Lenin’s principled position remains highly controversial in Russia.
As early as 1991, the year of the collapse of the USSR, Vladimir Putin denounced Lenin, and was filmed doing so. A YouTube clip contains a number of such statements by him over the years. On 25 January 2016 Mr Putin accused Lenin of placing an ‘atomic bomb’ under Russia. In Mr Putin’s opinion Lenin was responsible both for destroying, with German money and backing for his travel from Switzerland to Russia in 1917, the great Russian Empire; but also of preparing the destruction of the great USSR. Thus, Mr Putin was particularly critical of Lenin’s concept of a federative state with its entities having the right to secede, saying it had heavily contributed to the 1991 breakup of the Soviet Union. He added that Lenin was wrong in his dispute with Stalin, who, in Mr Putin’s words, advocated a unitary state model. For Mr Putin, Stalin was in the line of great Tsars, from Ivan IV, to Peter I, to Catherine II.
Mr Putin also said that Lenin’s government had whimsically drawn borders between parts of the USSR, placing Donbass under the Ukrainian jurisdiction in order to increase the percentage of proletariat, in a move Mr Putin called “delirious”.

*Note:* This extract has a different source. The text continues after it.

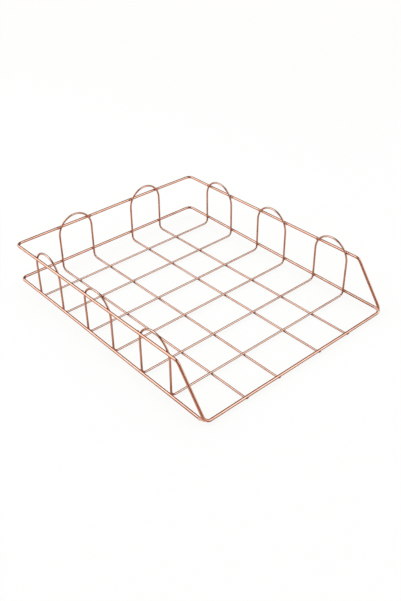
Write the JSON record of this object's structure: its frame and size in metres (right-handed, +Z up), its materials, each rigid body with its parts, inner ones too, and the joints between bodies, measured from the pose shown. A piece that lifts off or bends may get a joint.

When the USSR collapsed in late 1991, the 15 Union Republics, all of which had the right to secede under the 1978 Constitution of the USSR, duly became independent states, to the horror of Mr Putin and his fellow-thinkers. In 1990-1991 many federative components of the RSFSR sought to gain the status of union republics, so as to have the right to secede. Several, including the Republics of Chechnya, Tatarstan and Bashkortostan, declared sovereignty. Chechnya suffered two bloody wars from 1994 to 1997, and from 1999 to 2009; Tatarstan was granted special treaty status by President Yeltsin which it has only recently lost. Under the 1993 Russian Constitution there are 21 ethnic republics in the Russian Federation with until recently their own presidents, state languages in addition to Russian and other privileges, although no right to secede. Mr Putin is working hard to reverse Lenin’s policy of federative relations.